>>>>

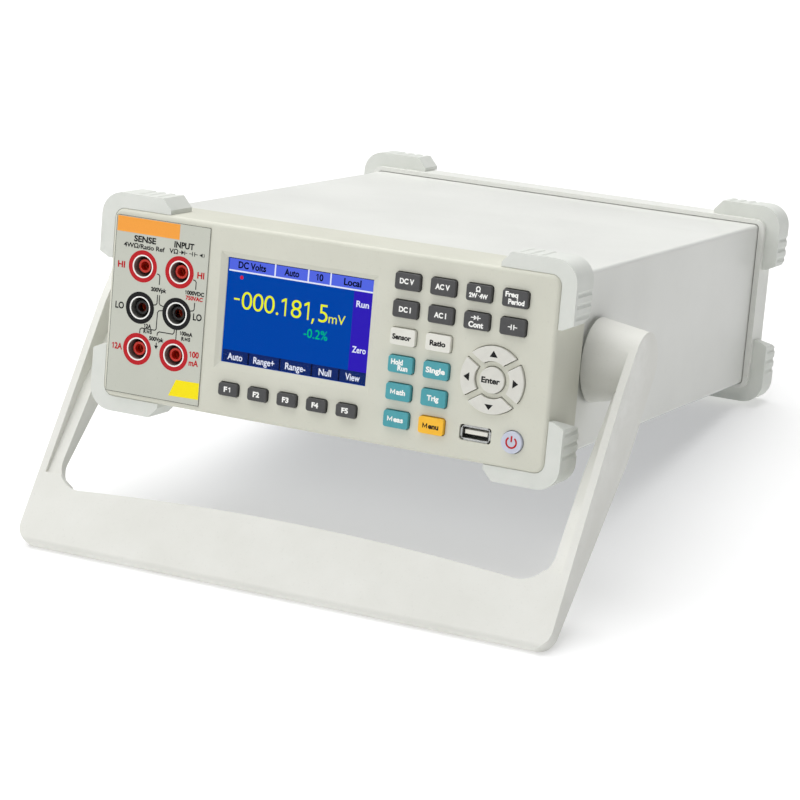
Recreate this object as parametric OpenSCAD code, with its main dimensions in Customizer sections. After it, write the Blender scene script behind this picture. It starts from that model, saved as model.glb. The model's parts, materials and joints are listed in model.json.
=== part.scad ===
// Bench multimeter standing tilted back on its handle and its rear corner bumpers.
// Case frame: X across, Y from the panel face to the back, Z up from the bezel's lower edge.
// Row frame: the case frame tilted back, with the floor at Z = 0 and the origin under the middle.

/* [Case] */
// Width of the front and rear bezels
bezel_w = 220; // [219:1:222]
// Height of the front and rear bezels
bezel_h = 87; // [87:1:88]
// Depth of the front bezel, from its face to its back edge
bezel_d = 32; // [30:1:33]
// Where the rear bezel starts
rear_y = 270; // [260:1:290]
// Depth of the rear bezel
rear_d = 16; // [16:1:20]
// Thickness of the panel face
face_t = 3; // [3:0.1:3.2]
// Thickness of the sheet metal
sheet = 1; // [0.8:0.1:1]
// Tilt of the case when it stands on its handle
tilt = 11.2; // [10:0.1:12.5]

/* [Corner bumpers] */
// How far the bumpers stand out from the bezels
bumper_out = 7; // [6:0.5:7.5]
// Depth of the front bumpers
front_bumper_d = 19; // [16:1:22]
// Depth of the rear bumpers
rear_bumper_d = 15; // [13:1:16]

/* [Handle] */
// Distance from the panel face to the pivot axis
pivot_y = 55; // [54:0.5:58]
// Half of the handle's width
handle_half_w = 132.3; // [131:0.1:135]
// Distance from the pivot to the centre of the grip's lower edge
grip_reach = 137; // [134:1:140]
// Radius of the pivot pins
pin_r = 4; // [3.5:0.1:4.5]

/* [Terminals] */
// Bore radius of the socket contacts
socket_r = 2; // [2:0.01:2.1]
// Distance between neighbouring sockets
socket_pitch = 19.05; // [19:0.05:19.1]

/* [Keys] */
// Width of a function key
key_w = 11.9; // [11.5:0.1:12.6]
// Height of a function key
key_h = 7.4; // [7:0.1:8.2]
// How far a key stands out of the panel
key_rise = 2; // [1.5:0.1:2.5]
// Clearance around each key
key_gap = 0.25; // [0.2:0.05:0.3]

/* [Hidden] */
KEY_NAMES = [
  "dc_volts_key", "ac_volts_key", "ohms_key", "frequency_key",
  "dc_current_key", "ac_current_key", "continuity_key", "capacitance_key",
  "sensor_key", "ratio_key", "hold_key", "single_key",
  "math_key", "trigger_key", "measure_key", "menu_key"
];
SOFT_KEY_NAMES = ["soft_key_1", "soft_key_2", "soft_key_3", "soft_key_4", "soft_key_5"];
NAV_NAMES = ["nav_right", "nav_up", "nav_left", "nav_down"];
$fn = 96;
cut = 0.5;                      // how far a cutting tool runs past a surface
long = 400;                     // longer than anything in the case
mid_z = bezel_h / 2;

// Case shell
bezel_r = 5;
cavity_w = bezel_w - 5.8;
cavity_h = bezel_h - 4.6;
cavity_r = 2;
cover_w = cavity_w - 0.6;
cover_h = cavity_h - 0.6;
cover_front_y = bezel_d - 6;
cover_back_y = rear_y + 4;
tray_front_y = 12;
tray_back_y = rear_y + 8.8;
tray_w = cover_w - 2 * sheet - 0.4;
tray_z = mid_z - cover_h / 2;
tray_t = 1.2;
tray_lip = 12;
floor_z = tray_z + tray_t;      // upper face of the tray
lip_y = rear_y + 11;            // front face of the rear bezel's inner lip
panel_t = 1.5;
panel_y = lip_y - 0.5;          // rear face of the rear panel
case_screw_x = 102.5;
case_screw_z = 35.5;            // above and below the middle

// Bumpers
bumper_r = 10.5;
bumper_leg_x = 81.3;            // inner end of the leg along the top or bottom
front_leg_z = 20;               // end of a bumper's leg down the side, from the middle
rear_leg_z = 18.2;
bumper_step = 2;                // thickness at the end of the long leg
front_bumper_y = 1;
rear_bumper_y = 273.5;
bumper_back_y = rear_bumper_y + rear_bumper_d;
groove_pitch = 5;
groove_r = 1.6;
groove_depth = 0.6;
groove_y = 2.5;                 // where the grooves start behind a bumper's front face

// Stand: the case rests on the rear bumpers' lower back edge and the grip's rounded lower edge
case_z = sin(tilt) * bumper_back_y + cos(tilt) * bumper_out;
pivot_row_y0 = pivot_y * cos(tilt) + mid_z * sin(tilt);
pivot_row_z = case_z - pivot_y * sin(tilt) + mid_z * cos(tilt);
grip_edge_r = 3.5;
grip_edge_w = -4;               // centre of the grip's lower edge, forward of the arm's axis
grip_reach_r = norm([grip_reach, grip_edge_w]);
handle_angle = acos((pivot_row_z - grip_edge_r) / grip_reach_r) + atan2(grip_edge_w, grip_reach);
row_front_y = pivot_row_y0 - grip_reach * sin(handle_angle) + grip_edge_w * cos(handle_angle)
  - grip_edge_r;
row_back_y = bumper_back_y * cos(tilt) + (bezel_h + bumper_out) * sin(tilt);
case_y = -(row_front_y + row_back_y) / 2;
pivot_row_y = pivot_row_y0 + case_y;

// Handle, in its own frame: X across, Y towards the back of the arm, -Z along the arm
arm_t = 3.6;
arm_x = handle_half_w - arm_t;  // inner face of the side walls
hub_r = 14.7;                   // rounded top of the arm's side wall
hub_w = -2.4;                   // and its centre, forward of the pivot
drum_r = 19.2;                  // inner end of the drums
drum_x = bezel_w / 2 - 1.4;     // inner face of the drums
drum_h = handle_half_w - drum_x;
drum_tilt = atan(-hub_w / drum_h); // leans each drum towards the arm's rounded top
drum_more = 3;                  // trimmed off both ends of a leaning drum
drum_taper = (drum_r - hub_r) / drum_h;
arm_front_w = -17.2;
arm_back_w = 14;
grip_top_s = 112;               // upper edge of the grip at its ends, along the arm
grip_bow = 4.6;                 // how much the upper edge rises in the middle
inner_x = 123;                  // inner edge of the arms' webs
inner_r = 14;
grip_corner_r = 9;
finger_pitch = 9.4;
finger_count = 8;

// Hubs
hub_plate_t = 1.5;
hub_plate_r = 16.5;
pin_end_x = 122;
pin_gap = 0.05;

// Terminals
socket_x = -74.1;               // right-hand column
socket_z = 43;                  // middle row
well_r = 4.7;
jack_r = 5.6;
jack_rim_r = 6.8;
jack_rim_t = 0.9;
sleeve_r = 3.1;
sleeve_y = 1.5;                 // front of the sleeve inside the well
sleeve_bore_r = 2.1;
contact_r = 2.45;
jack_back_y = 34;
overlay_t = 0.4;
overlay_x = [-108.2, -59.5];
overlay_z = [2.5, 84.2];

// Display
display_x = -14.5;
display_z = 48.5;
display_w = 72.4;
display_h = 47.6;
recess_w = 77.7;
recess_h = 53.4;
recess_z = 47.9;
recess_d = 1.5;
window_w = 78;
window_h = 53.6;
window_t = 1;
window_y = 2;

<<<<

> Your instructions: In the listing above, reproduce the first line and each one after it through the line that contains "under the middle.".

> Final result:
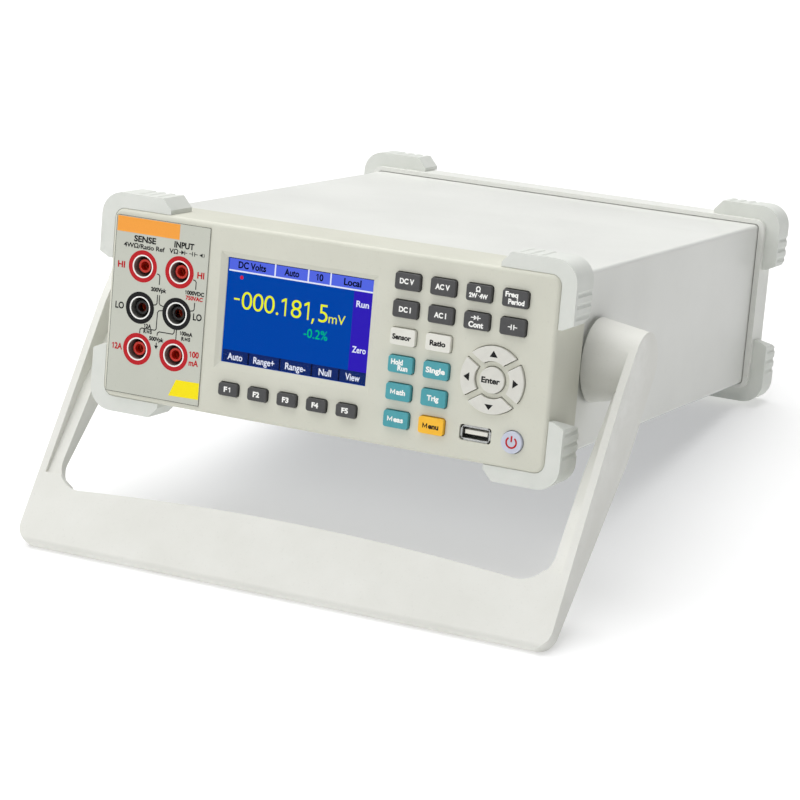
Recreate this object as parametric OpenSCAD code, with its main dimensions in Customizer sections. After it, write the Blender scene script behind this picture. It starts from that model, saved as model.glb. The model's parts, materials and joints are listed in model.json.
=== part.scad ===
// Bench multimeter standing tilted back on its handle and its rear corner bumpers.
// Case frame: X across, Y from the panel face to the back, Z up from the bezel's lower edge.
// Row frame: the case frame tilted back, with the floor at Z = 0 and the origin under the middle.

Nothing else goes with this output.